Here’s the deal; when NdeS and the so-called “intellectual protectionists” of the JC claim that Amaradeva and Lester et al were not Sinhalese and Buddhist enough to transcend their universality, the likes of the writer of this comment, posted on Facebook hours after Lester’s death, contend that far from being uprooted from that Sinhalese Buddhist culture, these artists actually strengthened the worldview of that particular milieu, and in doing so strengthened the cultural and political hegemony present therein at the cost of the Other.  


Now which side are we to believe? The side that says the revolutionists were renegades, or the side that says the renegades were revolutionists? Did Lester and Amaradeva go back on their mission to bring Sri Lanka together through the arts, or were they removed from the heartbeat of the people, I for one can’t tell, but in the philosophical conundrum this compels, I can sense irony and some humour too.

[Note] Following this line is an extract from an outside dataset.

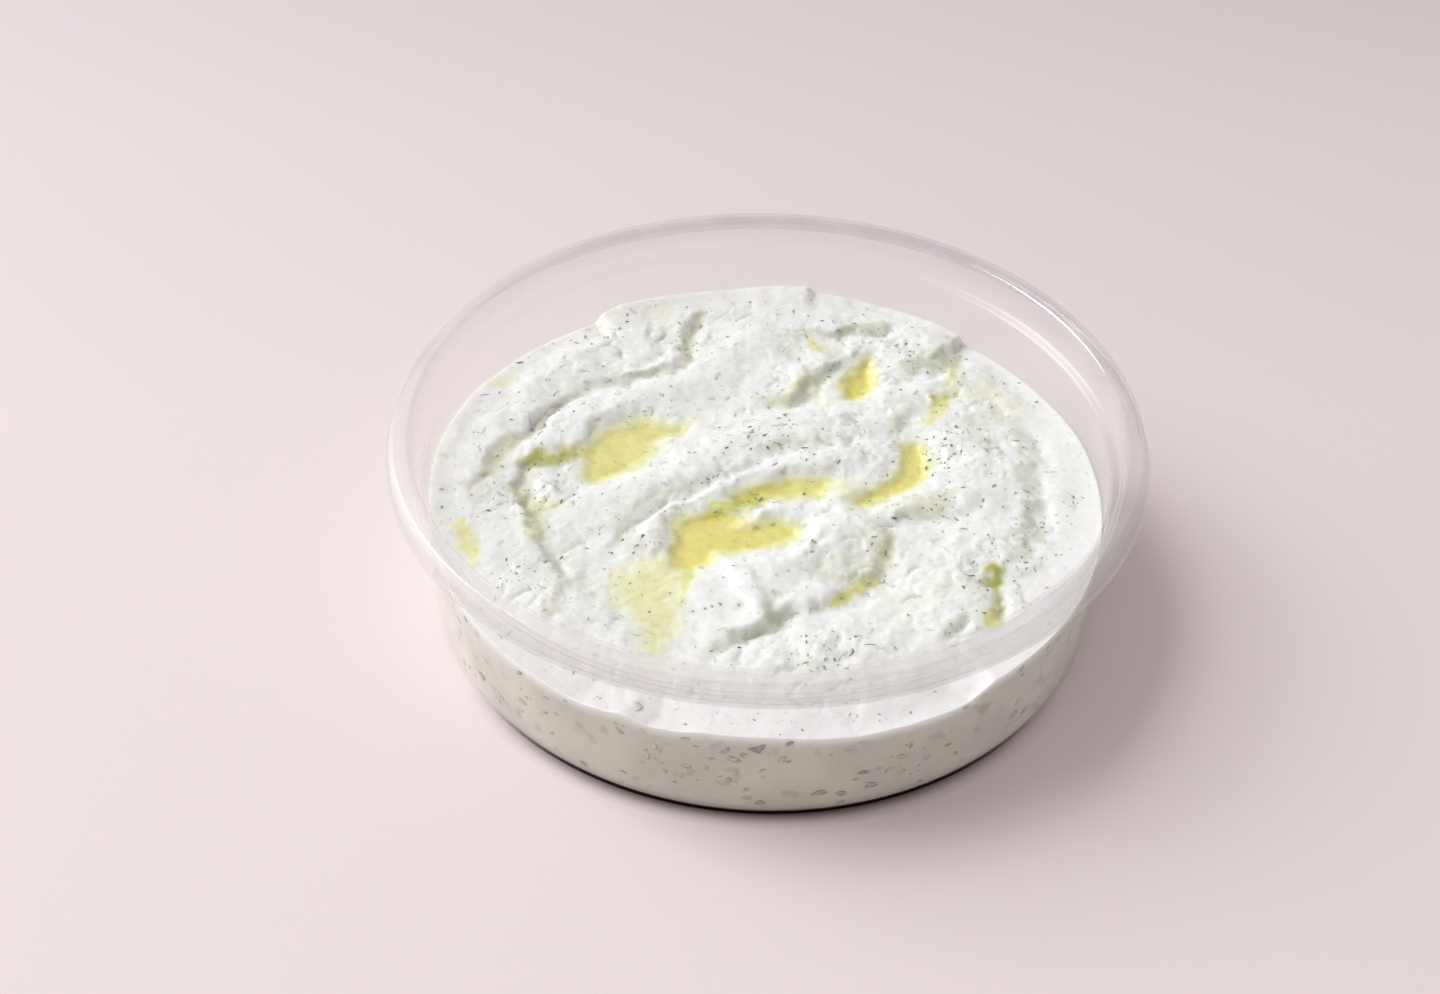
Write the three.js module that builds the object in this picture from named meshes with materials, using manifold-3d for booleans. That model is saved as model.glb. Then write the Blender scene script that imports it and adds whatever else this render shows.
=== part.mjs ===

And in the end, I suppose that has a lot to do with how we view things; the problem at the heart of the leading preachers of the JC has been their inability to bridge their praise for cultural relativism over their inability to view the world through the prism of that kind of relativism. They hold certain facts sacred, objective, and when they talk about the world in those terms, they believe that the world cannot be talked about in any other terms. How else would someone like Lester, Amaradeva and Wickramasinghe, who had their faults and flaws, be at the receiving end of their vitriol the moment the critics of the JC allege that these artists perpetuated the political and cultural hegemonies which were propped up and supported by the JC?   


Perhaps it’s time we took a breather and looked back. Somewhere out there, Peries and the revolutionists of 1956 are laughing. At us. And at those who are muddling up their notions of hegemonies and traditions in a bid to lambast those artists.